Cancel Bangladesh's membership and deny it reelection until it
1. Completely detaches the judiciary from the executive;
2. Removes all political control of public prosecutors;
3. Ends its policy of extrajudicial killings and investigates and prosecutes all perpetrators;
4. Criminalises torture in accordance with international standards;
5. Repeals numerous laws that are contrary to international standards of human rights;
6. Establishes a properly independent and powerful anti-corruption agency;
7. Designates an independent body to receive and investigate complaints against the police and other state officers; and,
8. Sets up a national human rights commission.

To the UN Secretary General:
Appoint a Special Representative on Bangladesh to monitor and report on the country until such a time that there has been a marked improvement in human rights conditions.

To the UN Under Secretary General for Peacekeeping Operations:
Suspend Bangladesh from sending further troops or police abroad until the Rapid Action Battalion is disbanded and victims of extrajudicial killings and other gross rights abuses are given access to redress.

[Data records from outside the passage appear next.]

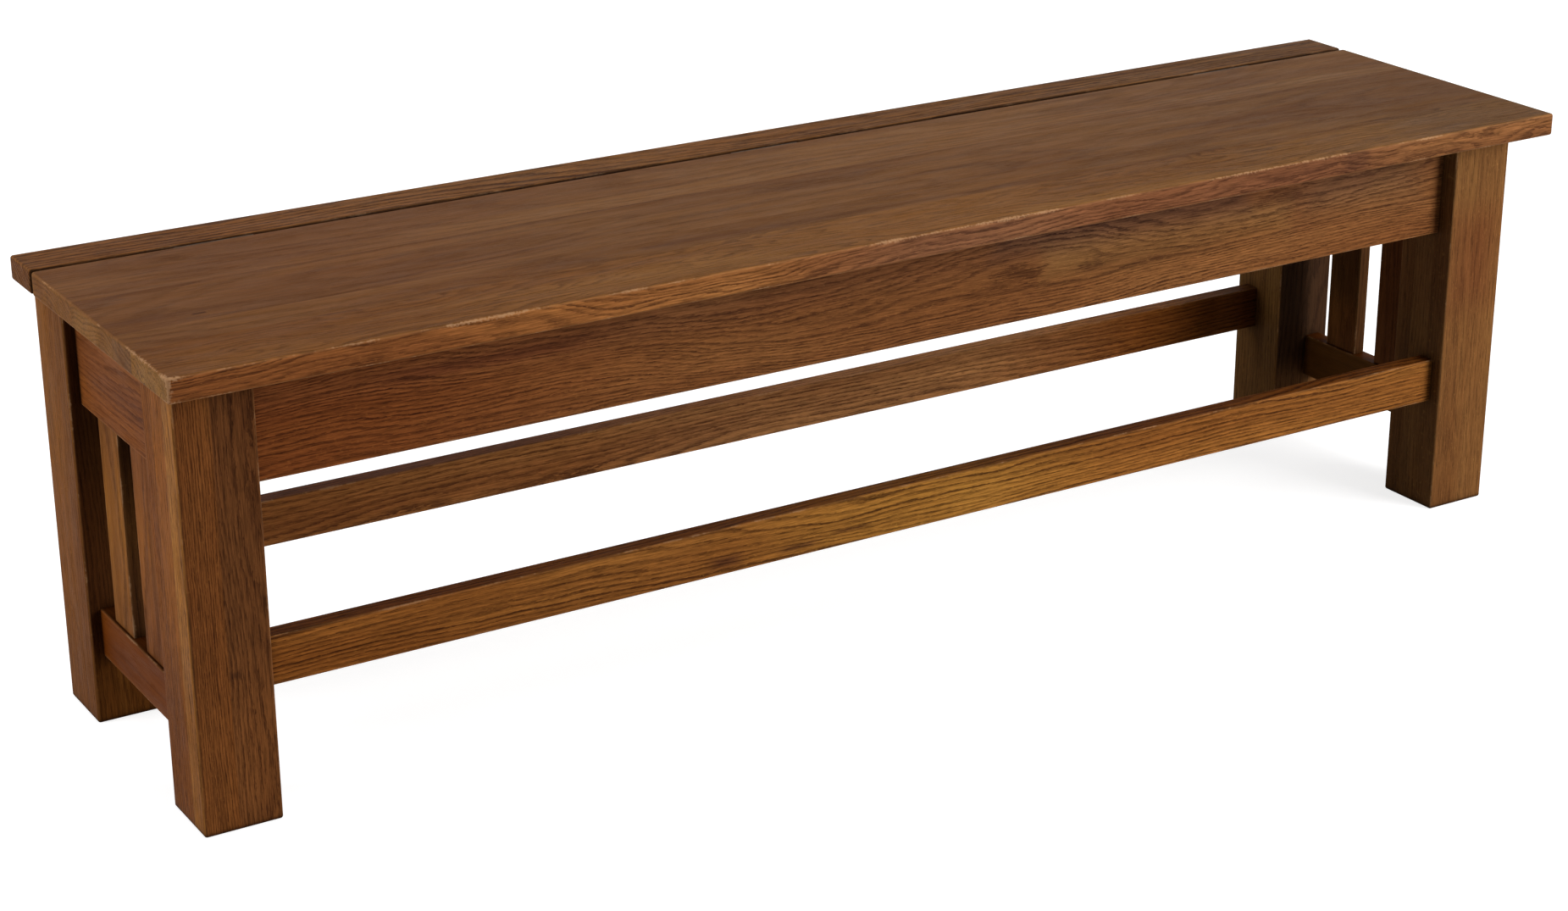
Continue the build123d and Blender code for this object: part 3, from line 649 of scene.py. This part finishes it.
# The redder left end, the darker right part, and two paler stretches towards the rear
top_tones = (
    zone((0.92, 0.84, 0.78), 0.5, x=below(-0.42)),
    zone((0.84, 0.88, 0.98), 0.7, x=above(0.36)),
    zone((1.14, 1.17, 1.16), 0.12, x=above(0.62), y=above(-0.05)),
    zone((1.1, 1.1, 1.12), 0.16, x=(-0.6, -0.38), y=above(-0.12)),
)
# The photo's dark streak, the paler one behind it and the small knot near the left end
MARK_SLOPE = -0.028
mark_z = (top_z - 0.007, top_z + 0.003)
lid_marks = (
    zone((0.72, 0.68, 0.74), 0.012, x=(-0.28, 0.4), y=(-0.112, -0.104), z=mark_z, slope=MARK_SLOPE),
    zone((1.1, 1.12, 1.05), 0.03, x=(-0.1, 0.78), y=(-0.09, -0.079), z=mark_z, slope=MARK_SLOPE),
    zone((0.3, 0.28, 0.4), 0.0035, x=(-0.7085, -0.6965), y=(-0.0555, -0.0525)),
)
# Chipped stretches of the front edge, the front left corner and the left end's edge
rim_y, rim_z = (front_y - 0.01, front_y + 0.004), (top_z - 0.004, top_z + 0.01)
chips = tuple(
    zone(soft=(0.03, 0.002, 0.002), x=span, y=rim_y, z=rim_z)
    for span in ((-0.53, -0.428), (-0.1, 0.134), (0.315, 0.498))
) + (
    zone(soft=0.008, x=(left_x - 0.01, left_x + 0.012), y=(front_y - 0.01, front_y + 0.012)),
    zone(soft=(0.002, 0.04, 0.002), x=(left_x - 0.01, left_x + 0.004), y=(front_y, 0.03), z=rim_z),
)
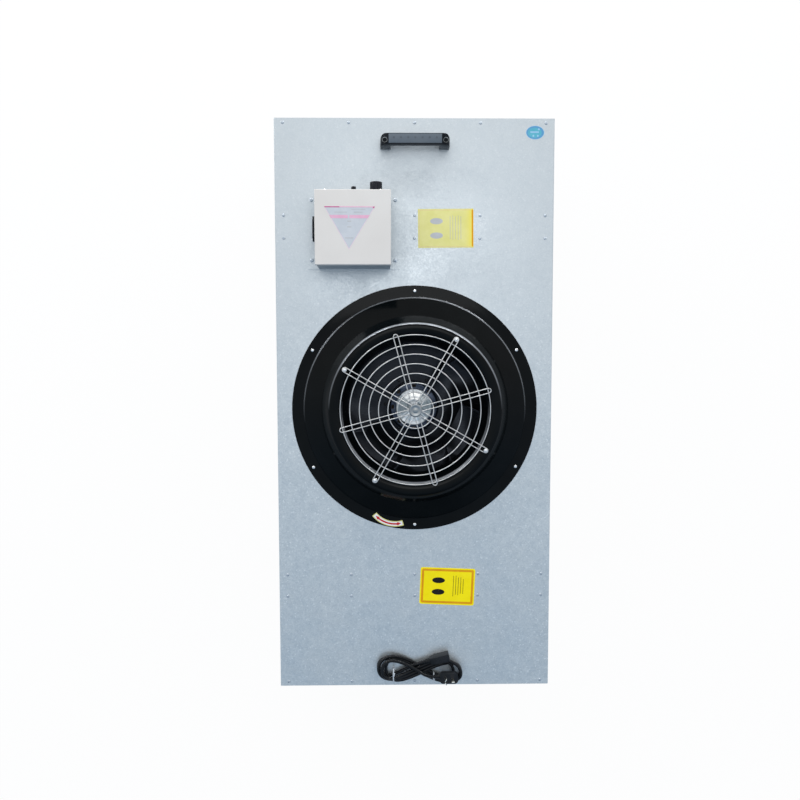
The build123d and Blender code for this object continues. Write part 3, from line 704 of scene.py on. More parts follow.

To the UN independent experts on human rights:
Request to make visits to Bangladesh and assess conditions of the judiciary, extrajudicial killings, torture and violence against women.

# # #

About ALRC: The Asian Legal Resource Centre is an independent regional non-governmental organisation holding general consultative status with the Economic and Social Council of the United Nations. It is the sister organisation of the Asian Human Rights Commission. The Hong Kong-based group seeks to strengthen and encourage positive action on legal and human rights issues at local and national levels throughout Asia.